By M.D. dela Cruz Tan
PHOTOS BY O. ROMERO, COURTESY OF JINGJING ROMERO
PUBLISHED: JANUARY 2009

Palawan
ALL NATURAL. The appeal of the province of Palawan remains its being largely untouched.

Palawan  
Palawan  
RICH HISTORY. Not largely known is the province's rich history, best exemplified by the antiquities that abound there.  

Palawan

 
Palawan  
FROM SEA TO SAND. Underwater or on the ground, Palawan has something to offer everyone.  
   

The first time Australian D.J.M. Winters stepped on the shores of Miniloc Island, in El Nido, north of Palawan, to visit the country’s “Last Environmental Frontier,” as well as “check out what business ventures may be there,” he noted that “it was like stepping on a photograph come to life,” he says.  “Everything seemed too good to be true.  Palawan is almost surreal for its beauty.”

Winters’ amazement is understandable, what with Palawan long considered a land of clichés, at least as far as the image of a stereotypical tropical paradise is concerned.  Sandy white beaches stretching for miles, incessantly kissed by the crystal clear waters that mirror the blue sky, or reflect rolling clouds as they pass, seemingly lovingly blown by the whistling wind, just as they make the tall palm trees by the beaches bend, dancing to a tune only they can hear – all of them are in Palawan.  And so much more, actually.

“It most certainly is full of surprises,” Winters says.

NATURE’S BEST

Named after the nests of swiftlets (the main ingredient in the world-famous Nido Soup), El Nido (Spanish for the nest) is a 50,000 hectare-town of 18 barangays populated by some 27,000 people “very overprotective about their settlement,” notes Winters.  “Rightly so, though, what with the place’s ecological treasures – all deserving of superlatives, but all fragile, and seemingly always in threat.”

Among Winters’ “favorite occurrences that are bound to be reminisced time and again” include kayaking from island to island, “my concentration broken only by the flapping wings of sea hawks, sighting unseen preys as they circle limestone cliffs formed millions of years ago;” bird watching, especially since El Nido’s forests are home to over 100 species of birds, many of them endemic to Palawan; stargazing, “realizing how small we are in the scheme of things;” island hopping to “see that here, seeing beauty never stops;” and simply admiring nature, such as “observing the peculiar looking pitcher plants that, to better their chances of survival, evolved to hang ever so low, almost touching the waters as they dangle from the rocky cliffs, waiting for whatever it is that will get trapped in their cavernous carafes to sustain them,” Winters says.  “Nature 101.”

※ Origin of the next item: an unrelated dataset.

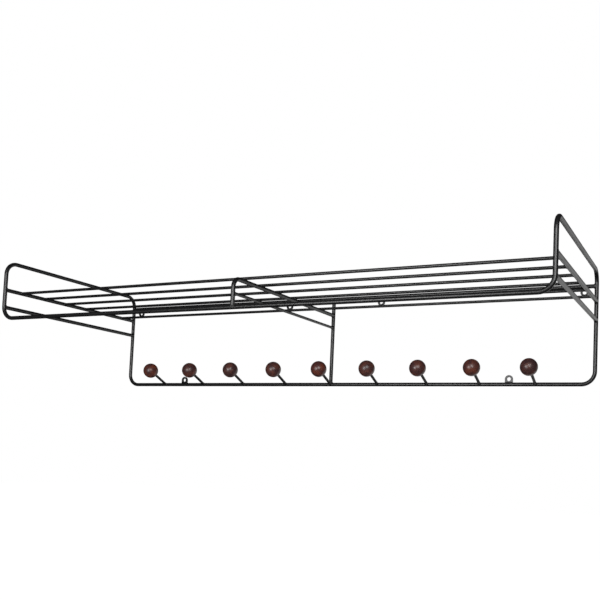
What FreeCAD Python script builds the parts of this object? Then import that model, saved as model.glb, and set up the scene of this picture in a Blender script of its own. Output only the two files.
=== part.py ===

Amazement is, indeed, everywhere in Palawan.

In Miniloc Island, right off the pier is a rich marine world teeming with life, so that those snorkeling are literally inundated by swimming groupers, fusiliers, parrot fish, and other fish species that are normally only seen in, say, Animal Planet.  In Lagen Island, mangrove tours, especially before at the break of dawn, right before the sun starts bathing with golden color everything under it, wild birds, many of them migratory, fly from their nests, their graceful motions mirrored by the waters under them.